E’ quindi giusto porre fine all’esistenza di un essere umano nel nome del dolore e dei danni da lui causati? Se si pensa che una vita sia inalienabilmente dotata di valore, allora no, non è ammissibile. Mentre nell’ottica del “ripagare con la stessa moneta”, allora la morte potrebbe essere la soluzione, rincarando la dose affermando che colui che si macchia di un reato disumano risulta a sua volta una creatura non più dotata di dignità e decenza.

Presupponiamo, ad esempio, di avere per le mani un uomo trovato colpevole di aggressione sessuale e violenza su minore. Dal punto di vista medico i risultati ai trattamenti per la pedofilia sono discordi e spesso coloro che soffrono di tale patologia tendono a offendere di nuovo, se hanno già agito in precedenza. Il carcere a vita prevedrebbe inevitabilmente un’esistenza di miseria e violenza, visto il clima all’interno dei penitenziari. Sarebbe quindi caritatevole risparmiare ulteriori sofferenze all’imputato ed estrometterlo dalla società definitivamente?
Per citare Joseph Ignace Guillotin: “Con la mia macchina, vi farò saltare la testa in un batter d’occhio, e non soffrirete affatto!” Forse l’inventore della ghigliottina non si riferiva solo al momento dell’amputazione, ma anche ai tormenti risparmiati al malcapitato qualora fosse restato in vita.

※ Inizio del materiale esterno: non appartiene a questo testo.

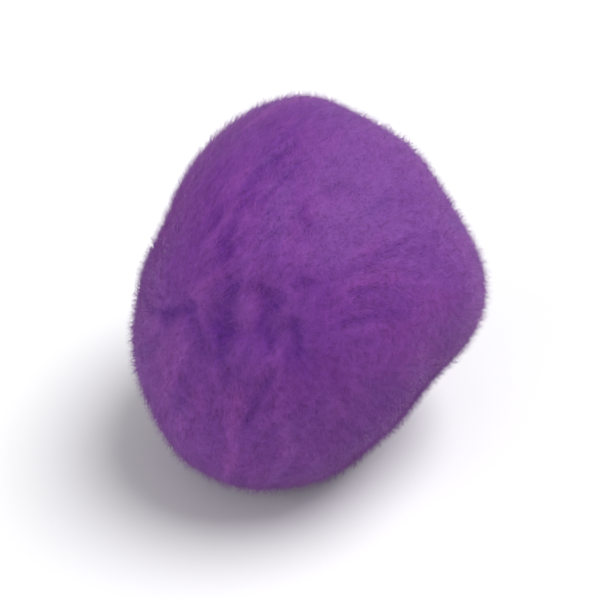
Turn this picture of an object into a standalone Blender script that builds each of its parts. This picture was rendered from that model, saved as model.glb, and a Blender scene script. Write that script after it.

Gli oppositori invece sostengono che la pena di morte sia inammissibile in quanto attacco all’inviolabilità e alla dignità della persona. Le prigioni esistono allo scopo di mettere fuori circolazione i criminali. Certo, il sistema carcerario in questo paese non è dei migliori, una situazione cui urge comunque porre rimedio.

La vena della polemica continua a sanguinare, in una società sempre più divisa, che non si risolve ad accordarsi anche sulle questioni principali, che parrebbero effettivamente di vita o di morte.